-- START --

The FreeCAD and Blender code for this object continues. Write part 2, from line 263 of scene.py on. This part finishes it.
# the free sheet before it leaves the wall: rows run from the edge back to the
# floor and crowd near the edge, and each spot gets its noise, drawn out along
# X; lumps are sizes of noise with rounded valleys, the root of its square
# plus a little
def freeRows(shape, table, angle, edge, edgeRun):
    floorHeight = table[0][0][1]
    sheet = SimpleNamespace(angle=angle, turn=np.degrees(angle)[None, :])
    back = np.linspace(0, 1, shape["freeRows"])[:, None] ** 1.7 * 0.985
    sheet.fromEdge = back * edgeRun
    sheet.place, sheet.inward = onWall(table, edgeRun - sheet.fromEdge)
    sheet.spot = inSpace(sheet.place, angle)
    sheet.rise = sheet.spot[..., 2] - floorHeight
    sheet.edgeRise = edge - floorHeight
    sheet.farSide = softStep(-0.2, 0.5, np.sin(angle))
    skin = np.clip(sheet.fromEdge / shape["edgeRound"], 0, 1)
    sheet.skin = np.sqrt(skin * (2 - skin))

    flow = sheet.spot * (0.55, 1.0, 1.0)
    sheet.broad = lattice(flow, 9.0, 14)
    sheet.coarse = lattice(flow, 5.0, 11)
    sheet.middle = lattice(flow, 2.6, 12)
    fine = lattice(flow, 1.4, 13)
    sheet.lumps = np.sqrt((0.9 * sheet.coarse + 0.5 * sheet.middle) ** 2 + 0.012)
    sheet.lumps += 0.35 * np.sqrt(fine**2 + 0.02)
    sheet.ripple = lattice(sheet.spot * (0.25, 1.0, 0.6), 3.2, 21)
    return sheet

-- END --
-- START --

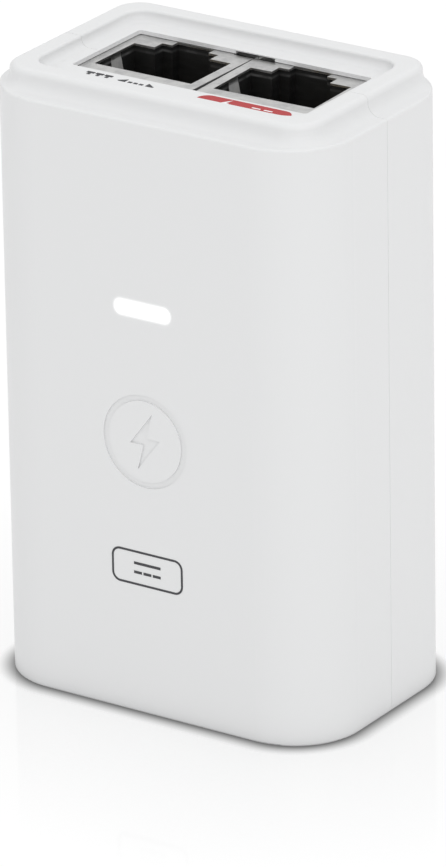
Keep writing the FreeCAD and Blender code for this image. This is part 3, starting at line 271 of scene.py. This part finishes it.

-- END --
-- START --

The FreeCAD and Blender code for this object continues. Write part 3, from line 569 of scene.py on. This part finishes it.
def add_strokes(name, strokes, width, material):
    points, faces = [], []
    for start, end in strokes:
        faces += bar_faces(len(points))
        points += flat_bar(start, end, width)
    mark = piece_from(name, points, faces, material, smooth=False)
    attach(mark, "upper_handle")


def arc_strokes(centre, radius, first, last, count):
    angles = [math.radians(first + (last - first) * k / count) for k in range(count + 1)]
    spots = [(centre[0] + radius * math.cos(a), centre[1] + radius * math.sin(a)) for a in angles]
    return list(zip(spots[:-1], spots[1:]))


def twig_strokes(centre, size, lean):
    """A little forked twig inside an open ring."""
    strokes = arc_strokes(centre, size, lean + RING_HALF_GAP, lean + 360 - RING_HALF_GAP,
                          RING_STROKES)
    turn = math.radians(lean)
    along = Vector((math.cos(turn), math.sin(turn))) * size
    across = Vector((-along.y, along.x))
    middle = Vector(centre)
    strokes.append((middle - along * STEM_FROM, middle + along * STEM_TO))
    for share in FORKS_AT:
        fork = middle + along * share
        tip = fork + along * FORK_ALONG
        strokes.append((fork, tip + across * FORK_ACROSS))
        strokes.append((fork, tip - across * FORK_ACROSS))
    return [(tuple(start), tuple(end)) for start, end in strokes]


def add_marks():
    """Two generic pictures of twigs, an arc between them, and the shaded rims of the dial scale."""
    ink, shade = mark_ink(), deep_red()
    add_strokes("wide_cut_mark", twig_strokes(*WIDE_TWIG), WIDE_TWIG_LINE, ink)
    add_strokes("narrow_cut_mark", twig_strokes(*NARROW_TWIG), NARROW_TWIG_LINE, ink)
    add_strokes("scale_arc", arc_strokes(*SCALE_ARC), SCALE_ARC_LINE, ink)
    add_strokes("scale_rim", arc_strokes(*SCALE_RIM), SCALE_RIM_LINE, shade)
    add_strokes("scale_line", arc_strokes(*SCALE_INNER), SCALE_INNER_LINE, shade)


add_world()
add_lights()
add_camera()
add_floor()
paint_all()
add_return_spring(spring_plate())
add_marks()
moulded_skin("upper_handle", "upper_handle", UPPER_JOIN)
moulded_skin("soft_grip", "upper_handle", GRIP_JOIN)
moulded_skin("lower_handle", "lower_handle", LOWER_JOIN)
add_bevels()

-- END --

> [What the task requires] Go through the material above and output exactly the lines from the one containing "569 of scene.py on. This part finishes it." through the one containing "return list(zip(spots[:-1], spots[1:]))".

> [Task response]
The FreeCAD and Blender code for this object continues. Write part 3, from line 569 of scene.py on. This part finishes it.
def add_strokes(name, strokes, width, material):
    points, faces = [], []
    for start, end in strokes:
        faces += bar_faces(len(points))
        points += flat_bar(start, end, width)
    mark = piece_from(name, points, faces, material, smooth=False)
    attach(mark, "upper_handle")


def arc_strokes(centre, radius, first, last, count):
    angles = [math.radians(first + (last - first) * k / count) for k in range(count + 1)]
    spots = [(centre[0] + radius * math.cos(a), centre[1] + radius * math.sin(a)) for a in angles]
    return list(zip(spots[:-1], spots[1:]))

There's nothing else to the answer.